** START **

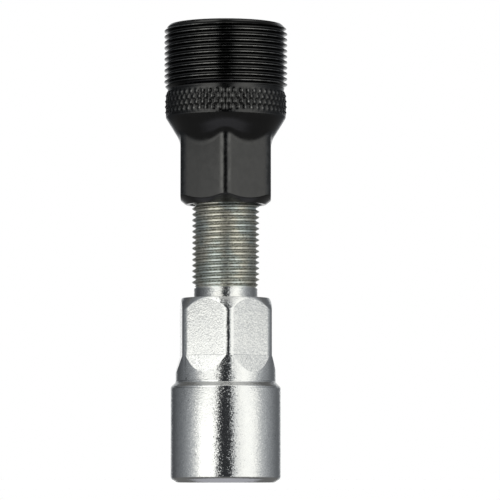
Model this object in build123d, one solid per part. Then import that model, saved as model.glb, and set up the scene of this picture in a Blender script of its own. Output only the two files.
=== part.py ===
from build123d import *
import math
import os

# Crank puller, standing on its socket. Origin at the centre of the socket's rim, +Z up along the spindle.
# Lengths in millimetres, angles in degrees. Threads are drawn as level ridges, one for each pitch.

os.makedirs("parts", exist_ok=True)

# Spindle: socket end and neck
socket_diameter = 19.4
socket_length = 16.8
socket_rim_width = 1.0
socket_rim_height = 0.68
shoulder_height = 0.7
shoulder_round = 0.4
neck_diameter = 17.64
neck_length = 1.75

# Spindle: recess for the head of a crank bolt
recess_flats = 14.1
recess_depth = 11.0
recess_pilot_diameter = 13.9
recess_relief_depth = 2.0
recess_drill_angle = 118.0
recess_mouth_diameter = 16.6
recess_mouth_half_angle = 60.0

# Spindle: wrench hexagon, with flats that run out on a bevel into the neck
spindle_flats = 15.8
spindle_hex_length = 10.25
spindle_corner_radius = 1.9
spindle_hex_turn = 4.2
flat_runout_length = 2.95
spindle_top_chamfer_angle = 27.0
spindle_top_diameter = 15.5

# Spindle: collar, screw thread and nose
collar_diameter = 11.2
collar_length = 1.75
screw_diameter = 11.88
screw_pitch = 1.0
screw_relief_length = 0.4
screw_end_chamfer = 0.6
screw_exposed = 14.8
nose_diameter = 7.2
nose_length = 3.6
nose_groove_diameter = 6.3

# Puller body: wrench hexagon and cone
body_flats = 15.95
body_hex_length = 11.1
body_corner_radius = 2.3
body_foot_diameter = 14.2
body_foot_angle = 38.0
cone_length = 4.25
cone_top_diameter = 21.2
cone_blend_radius = 3.5

# Puller body: knurled band and the thread that screws into the crank
band_length = 4.65
band_bulge = 0.17
band_edge_chamfer = 0.25
crank_relief_length = 0.45
crank_thread_diameter = 21.8
crank_thread_length = 11.45
crank_pitch = 1.0
crank_rim_chamfer = 0.9

# Puller body: nut bore and mouth
mouth_diameter = 17.0
mouth_depth = 13.5
mouth_chamfer = 0.5
nut_entry_chamfer = 0.5

# Swivel tip and thrust ball
tip_diameter = 12.4
tip_top_thickness = 3.0
tip_edge_chamfer = 0.8
tip_lip_height = 1.0
ball_diameter = 4.0
ball_pocket_angle = 118.0

# A metric thread of pitch P is 0.6134 P deep, and its crest is P/8 wide
thread_depth_share = 0.6134
crest_share = 1 / 8

# Clearances and play
screw_clearance = 0.05
journal_clearance = 0.05
ball_clearance = 0.03
lip_clearance = 0.1
skirt_gap = 0.3
nose_gap = 0.5
retract_play = 2.0

# Heights along the axis, worked out from the lengths above
neck_bottom = socket_length + shoulder_height
runout_bottom = neck_bottom + neck_length
spindle_hex_bottom = runout_bottom + flat_runout_length
spindle_hex_top = spindle_hex_bottom + spindle_hex_length
collar_top = spindle_hex_top + collar_length
body_bottom = collar_top + screw_exposed
cone_bottom = body_bottom + body_hex_length
cone_top = cone_bottom + cone_length
band_top = cone_top + band_length
crank_thread_bottom = band_top + crank_relief_length
body_top = crank_thread_bottom + crank_thread_length
mouth_floor = body_top - mouth_depth
skirt_bottom = mouth_floor + retract_play
screw_top = skirt_bottom - skirt_gap
nose_top = screw_top + nose_length
ball_centre = nose_top + nose_gap / 2
tip_ceiling = nose_top + nose_gap
tip_top = tip_ceiling + tip_top_thickness
nut_bore_diameter = screw_diameter + 2 * screw_clearance


def turned(points):
    """Solid of revolution about Z of a closed outline of (radius, height) points."""
    return revolve(make_face(Plane.XZ * Polyline(points, close=True)), Axis.Z)


def thread_ridges(crest_radius, pitch, crest_width, bottom, count):
    """Points of (radius, height) up a row of ridges that meet in sharp roots, one ridge for each pitch."""
    root_radius = crest_radius - thread_depth_share * pitch
    points = [(root_radius, bottom)]
    for ridge in range(count):
        crest_height = bottom + (ridge + 0.5) * pitch
        if crest_width:
            points.append((crest_radius, crest_height - crest_width / 2))
        points.append((crest_radius, crest_height + crest_width / 2))
        points.append((root_radius, bottom + (ridge + 1) * pitch))
    return points


def wrench_hexagon(flats, corner_radius, turn):
    """Hexagon with rounded corners, one of them towards -Y before it is turned."""
    hexagon = RegularPolygon(flats / 2, 6, major_radius=False, rotation=30 + turn)
    return fillet(hexagon.vertices(), corner_radius)


def cone_plug(base_radius, bottom, half_angle, height):
    """Cone frustum on Z that widens from a base radius, downwards where the height is negative."""
    far_radius = base_radius + abs(height) * math.tan(math.radians(half_angle))
    return turned([(0, bottom), (base_radius, bottom), (far_radius, bottom + height), (0, bottom + height)])


def ball_pocket(direction):
    """Drilled pocket for the ball, from its centre down into the nose (-1) or up into the tip (1)."""
    radius = ball_diameter / 2 + ball_clearance
    half_angle = math.radians(ball_pocket_angle / 2)
    point = radius / math.sin(half_angle)
    wall = point - radius / math.tan(half_angle)
    outline = [(0, 0), (radius, 0), (radius, wall), (0, point)]
    return turned([(r, ball_centre + direction * height) for r, height in outline])


def build_spindle():
    socket_radius = socket_diameter / 2
    neck_radius = neck_diameter / 2
    base = turned([
        (0, 0), (socket_radius - socket_rim_width, 0), (socket_radius, socket_rim_height),
        (socket_radius, socket_length), (neck_radius, neck_bottom), (0, neck_bottom),
    ])
    shoulder_edge = base.edges().filter_by_position(Axis.Z, socket_length, socket_length)
    base = fillet(shoulder_edge, shoulder_round)

    # The flats: straight down to the bevel, which leans out until it meets the round neck
    bevel_rise = (neck_diameter - spindle_flats) / 2
    bevel_height = spindle_hex_bottom - neck_bottom
    bevel_flats = spindle_flats + 2 * bevel_rise * bevel_height / flat_runout_length
    upper_outline = wrench_hexagon(spindle_flats, spindle_corner_radius, spindle_hex_turn)
    upper = Pos(Z=spindle_hex_bottom) * extrude(upper_outline, spindle_hex_length)
    bevel_foot = RegularPolygon(bevel_flats / 2, 6, major_radius=False, rotation=30 + spindle_hex_turn)
    bevel_head = RegularPolygon(spindle_flats / 2, 6, major_radius=False, rotation=30 + spindle_hex_turn)
    bevel = loft([Pos(Z=neck_bottom) * bevel_foot, Pos(Z=spindle_hex_bottom) * bevel_head])
    neck = turned([
        (0, neck_bottom), (neck_radius, neck_bottom),
        (neck_radius, spindle_hex_bottom), (0, spindle_hex_bottom),
    ])
    top_radius = spindle_top_diameter / 2
    top_chamfer = cone_plug(top_radius, spindle_hex_top, spindle_top_chamfer_angle, -spindle_hex_length)
    hexagon = (upper & top_chamfer) + (bevel & neck)

    # Collar, screw thread with its relief, and the nose with its groove for the tip's lip. The thread has its
    # ridges up to the nut bore, and is plain inside it
    collar_radius = collar_diameter / 2
    screw_radius = screw_diameter / 2
    nose_radius = nose_diameter / 2
    groove_radius = nose_groove_diameter / 2
    relief_top = collar_top + screw_relief_length
    ridge_count = math.ceil((body_bottom + nut_entry_chamfer - relief_top) / screw_pitch)
    ridges = thread_ridges(screw_radius, screw_pitch, 0, relief_top, ridge_count)
    root_radius, ridges_top = ridges[-1]
    groove_top = skirt_bottom + tip_lip_height + lip_clearance
    screw = turned([
        (0, spindle_hex_top), (collar_radius, spindle_hex_top), (collar_radius, collar_top),
        (root_radius, collar_top), *ridges,
        (screw_radius, ridges_top + screw_radius - root_radius),
        (screw_radius, screw_top - screw_end_chamfer), (screw_radius - screw_end_chamfer, screw_top),
        (groove_radius, screw_top), (groove_radius, groove_top),
        (nose_radius, groove_top), (nose_radius, nose_top), (0, nose_top),
    ])

    # Broached recess: hexagon, round pilot hole below it, drill point, and a chamfered mouth
    hexagon_recess = extrude(
        RegularPolygon(recess_flats / 2, 6, major_radius=False, rotation=30 + spindle_hex_turn), recess_depth
    )
    pilot_radius = recess_pilot_diameter / 2
    pilot_depth = recess_depth + recess_relief_depth
    drill_height = pilot_radius / math.tan(math.radians(recess_drill_angle / 2))
    pilot = turned([(0, 0), (pilot_radius, 0), (pilot_radius, pilot_depth), (0, pilot_depth + drill_height)])
    mouth_radius = recess_mouth_diameter / 2
    mouth_height = mouth_radius / math.tan(math.radians(recess_mouth_half_angle))
    mouth = turned([(0, 0), (mouth_radius, 0), (0, mouth_height)])
    return base + hexagon + screw - ball_pocket(-1) - hexagon_recess - pilot - mouth


def build_puller_body():
    cone_top_radius = cone_top_diameter / 2
    flats_radius = body_flats / 2
    cone_slope = (cone_top_radius - flats_radius) / cone_length
    core_radius = nut_bore_diameter / 2
    core_bottom = cone_bottom - (flats_radius - core_radius) / cone_slope
    thread_radius = crank_thread_diameter / 2
    ridge_count = math.ceil(crank_thread_length / crank_pitch)
    ridges = thread_ridges(
        thread_radius, crank_pitch, crest_share * crank_pitch, crank_thread_bottom, ridge_count
    )

    # Turned upper part: cone, barrel-shaped band, thread relief, thread
    band_middle = (cone_top + band_top) / 2
    band_head = band_top - band_edge_chamfer
    cone_side = Polyline((0, core_bottom), (core_radius, core_bottom), (cone_top_radius, cone_top))
    band_side = ThreePointArc(
        (cone_top_radius, cone_top), (cone_top_radius + band_bulge, band_middle), (cone_top_radius, band_head)
    )
    thread_side = Polyline(
        (cone_top_radius, band_head), (cone_top_radius - band_edge_chamfer, band_top),
        (ridges[0][0], band_top), *ridges,
        (0, ridges[-1][1]), (0, core_bottom),
    )
    upper = revolve(make_face(Plane.XZ * (cone_side + band_side + thread_side)), Axis.Z)

    # Wrench hexagon, which meets the cone in a blended scallop above each flat
    hexagon = extrude(wrench_hexagon(body_flats, body_corner_radius, 0), body_hex_length + cone_length)
    outside = upper + Pos(Z=body_bottom) * hexagon
    scallops = [
        edge for edge in outside.edges().filter_by(GeomType.LINE, reverse=True)
        if cone_bottom <= edge.center().Z < cone_top
    ]
    outside = fillet(scallops, cone_blend_radius)

    # Turned chamfers at the foot and at the rim
    body_length = body_top - body_bottom
    foot_cone = cone_plug(body_foot_diameter / 2, body_bottom, 90 - body_foot_angle, body_length)
    rim_cone = cone_plug(thread_radius - crank_rim_chamfer, body_top, 45, -body_length)
    outside = outside & foot_cone & rim_cone

    # Nut bore from below, mouth from above
    mouth_radius = mouth_diameter / 2
    entry_top = body_bottom + nut_entry_chamfer
    hollow = turned([
        (0, body_bottom), (core_radius + nut_entry_chamfer, body_bottom), (core_radius, entry_top),
        (core_radius, mouth_floor), (mouth_radius, mouth_floor), (mouth_radius, body_top - mouth_chamfer),
        (mouth_radius + mouth_chamfer, body_top), (0, body_top),
    ])
    return outside - hollow


def build_swivel_tip():
    radius = tip_diameter / 2
    bore_radius = nose_diameter / 2 + journal_clearance
    lip_radius = nose_groove_diameter / 2 + journal_clearance
    lip_top = skirt_bottom + tip_lip_height
    cap = turned([
        (lip_radius, skirt_bottom), (radius, skirt_bottom), (radius, tip_top - tip_edge_chamfer),
        (radius - tip_edge_chamfer, tip_top), (0, tip_top), (0, tip_ceiling),
        (bore_radius, tip_ceiling), (bore_radius, lip_top), (lip_radius, lip_top),
    ])
    return cap - ball_pocket(1)


def build_thrust_ball():
    return Pos(Z=ball_centre) * Sphere(ball_diameter / 2)


pieces = {
    "spindle": build_spindle(),
    "puller_body": build_puller_body(),
    "swivel_tip": build_swivel_tip(),
    "thrust_ball": build_thrust_ball(),
}
for name, piece in pieces.items():
    export_step(piece, f"parts/{name}.step")
    print(name, "volume", round(piece.volume, 2), "mm3, top", round(piece.bounding_box().max.Z, 2), "mm")
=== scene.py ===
import math

import bmesh
import bpy
import numpy as np
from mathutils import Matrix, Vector


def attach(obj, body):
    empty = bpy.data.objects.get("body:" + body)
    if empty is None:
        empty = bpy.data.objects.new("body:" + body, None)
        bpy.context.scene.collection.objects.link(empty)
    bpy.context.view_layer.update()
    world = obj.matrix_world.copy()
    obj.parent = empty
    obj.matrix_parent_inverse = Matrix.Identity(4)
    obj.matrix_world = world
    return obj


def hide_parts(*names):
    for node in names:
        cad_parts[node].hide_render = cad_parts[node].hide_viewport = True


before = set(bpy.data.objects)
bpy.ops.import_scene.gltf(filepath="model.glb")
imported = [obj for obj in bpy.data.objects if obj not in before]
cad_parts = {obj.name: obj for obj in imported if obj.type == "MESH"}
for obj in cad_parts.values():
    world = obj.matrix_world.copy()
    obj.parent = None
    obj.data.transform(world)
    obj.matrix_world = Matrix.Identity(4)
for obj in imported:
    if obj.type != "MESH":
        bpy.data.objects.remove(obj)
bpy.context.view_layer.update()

# Sizes are in millimetres and angles in degrees, counter-clockwise from +X seen from above. The front is -Y.
frontAngle = -90.0
millimetre = 0.001          # metres
weldGap = 2e-6              # metres
sharpAngle = 38.0           # an edge that turns by more than this stays crisp

# One pitch of a rounded 60 degree ridge, for a pitch of 1 mm: height along the axis, and depth under the
# crest
fineRidge = np.array([
    (0.00, 0.613), (0.08, 0.608), (0.135, 0.575), (0.18, 0.50), (0.40, 0.075), (0.435, 0.02),
    (0.50, 0.000), (0.565, 0.02), (0.60, 0.075), (0.82, 0.50), (0.865, 0.575), (0.92, 0.608),
])
coarseRidge = fineRidge[[0, 2, 3, 4, 6, 8, 9, 10]]


# Angle from a flat's middle to where its corner's rounding starts: atan((apothem - r) tan(30) / apothem)
def tangentAngle(apothem, cornerRadius):
    return math.degrees(math.atan((apothem - cornerRadius) * math.tan(math.radians(30)) / apothem))


# Radius of a rounded hexagon in a direction. On a flat it is apothem / cos(a), with a the angle from the
# flat's middle. Near a corner it is c cos(d) + sqrt(r^2 - (c sin(d))^2), with d the angle from the corner
# and c the distance of its circle's centre
def hexagonRadius(angle, apothem, cornerRadius, turn):
    fromFlat = np.abs((angle - turn - frontAngle) % 60 - 30)
    onFlat = apothem / np.cos(np.radians(fromFlat))
    centre = (apothem - cornerRadius) / math.cos(math.radians(30))
    fromCorner = np.radians(30 - fromFlat)
    inside = np.maximum(cornerRadius ** 2 - (centre * np.sin(fromCorner)) ** 2, 0)
    onCorner = centre * np.cos(fromCorner) + np.sqrt(inside)
    return np.where(fromFlat > tangentAngle(apothem, cornerRadius), onCorner, onFlat)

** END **

CHALLENGE => Repeat the span of lines that opens with the line holding "return cap - ball_pocket(1)" and closes with the line holding "obj.parent = empty", exactly as it stands.

PROBLEM SOLUTION =>
    return cap - ball_pocket(1)


def build_thrust_ball():
    return Pos(Z=ball_centre) * Sphere(ball_diameter / 2)


pieces = {
    "spindle": build_spindle(),
    "puller_body": build_puller_body(),
    "swivel_tip": build_swivel_tip(),
    "thrust_ball": build_thrust_ball(),
}
for name, piece in pieces.items():
    export_step(piece, f"parts/{name}.step")
    print(name, "volume", round(piece.volume, 2), "mm3, top", round(piece.bounding_box().max.Z, 2), "mm")
=== scene.py ===
import math

import bmesh
import bpy
import numpy as np
from mathutils import Matrix, Vector


def attach(obj, body):
    empty = bpy.data.objects.get("body:" + body)
    if empty is None:
        empty = bpy.data.objects.new("body:" + body, None)
        bpy.context.scene.collection.objects.link(empty)
    bpy.context.view_layer.update()
    world = obj.matrix_world.copy()
    obj.parent = empty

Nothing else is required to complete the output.